Find each line with the word "bodies" and copy it.

** Data lines **
>>>>>
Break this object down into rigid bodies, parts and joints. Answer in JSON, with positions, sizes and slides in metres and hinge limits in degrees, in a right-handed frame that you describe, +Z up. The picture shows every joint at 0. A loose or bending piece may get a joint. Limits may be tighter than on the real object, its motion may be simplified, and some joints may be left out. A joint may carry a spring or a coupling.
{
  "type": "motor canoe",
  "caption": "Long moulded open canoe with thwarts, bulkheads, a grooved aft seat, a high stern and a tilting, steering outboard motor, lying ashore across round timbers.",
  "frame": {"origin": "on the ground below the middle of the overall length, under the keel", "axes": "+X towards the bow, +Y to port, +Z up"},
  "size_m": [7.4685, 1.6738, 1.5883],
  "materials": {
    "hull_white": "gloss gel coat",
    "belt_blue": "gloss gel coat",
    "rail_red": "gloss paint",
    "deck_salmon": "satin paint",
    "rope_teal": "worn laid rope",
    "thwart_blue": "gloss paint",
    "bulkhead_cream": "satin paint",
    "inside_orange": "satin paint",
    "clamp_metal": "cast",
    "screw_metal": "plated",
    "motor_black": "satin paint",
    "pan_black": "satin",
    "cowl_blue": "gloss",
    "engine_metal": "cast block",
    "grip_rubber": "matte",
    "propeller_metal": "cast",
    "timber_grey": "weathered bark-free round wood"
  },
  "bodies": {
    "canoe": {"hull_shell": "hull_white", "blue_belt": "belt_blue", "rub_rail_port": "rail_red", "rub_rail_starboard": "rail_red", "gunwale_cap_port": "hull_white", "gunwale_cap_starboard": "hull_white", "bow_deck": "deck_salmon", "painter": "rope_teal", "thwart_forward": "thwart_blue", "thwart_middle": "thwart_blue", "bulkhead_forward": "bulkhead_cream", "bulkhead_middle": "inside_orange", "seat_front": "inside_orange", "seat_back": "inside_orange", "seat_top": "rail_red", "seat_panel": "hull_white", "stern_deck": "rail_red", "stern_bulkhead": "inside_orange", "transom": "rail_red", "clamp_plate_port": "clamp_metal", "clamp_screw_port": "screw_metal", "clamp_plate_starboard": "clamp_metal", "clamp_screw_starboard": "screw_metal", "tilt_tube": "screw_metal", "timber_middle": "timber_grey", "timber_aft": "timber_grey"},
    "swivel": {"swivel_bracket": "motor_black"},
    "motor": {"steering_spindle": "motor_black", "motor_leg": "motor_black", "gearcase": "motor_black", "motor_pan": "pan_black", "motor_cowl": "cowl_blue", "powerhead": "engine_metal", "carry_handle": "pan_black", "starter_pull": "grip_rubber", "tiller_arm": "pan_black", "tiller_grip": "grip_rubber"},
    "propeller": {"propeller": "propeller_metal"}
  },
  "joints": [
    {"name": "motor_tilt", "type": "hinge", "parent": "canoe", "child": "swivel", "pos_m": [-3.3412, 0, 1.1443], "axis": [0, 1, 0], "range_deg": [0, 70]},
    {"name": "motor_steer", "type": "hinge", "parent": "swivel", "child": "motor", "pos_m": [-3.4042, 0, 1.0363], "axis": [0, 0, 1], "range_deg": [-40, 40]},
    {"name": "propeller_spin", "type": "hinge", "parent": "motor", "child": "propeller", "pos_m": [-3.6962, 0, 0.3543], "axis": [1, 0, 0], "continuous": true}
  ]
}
<<<<<
** Expected answer **
Break this object down into rigid bodies, parts and joints. Answer in JSON, with positions, sizes and slides in metres and hinge limits in degrees, in a right-handed frame that you describe, +Z up. The picture shows every joint at 0. A loose or bending piece may get a joint. Limits may be tighter than on the real object, its motion may be simplified, and some joints may be left out. A joint may carry a spring or a coupling.
  "bodies": {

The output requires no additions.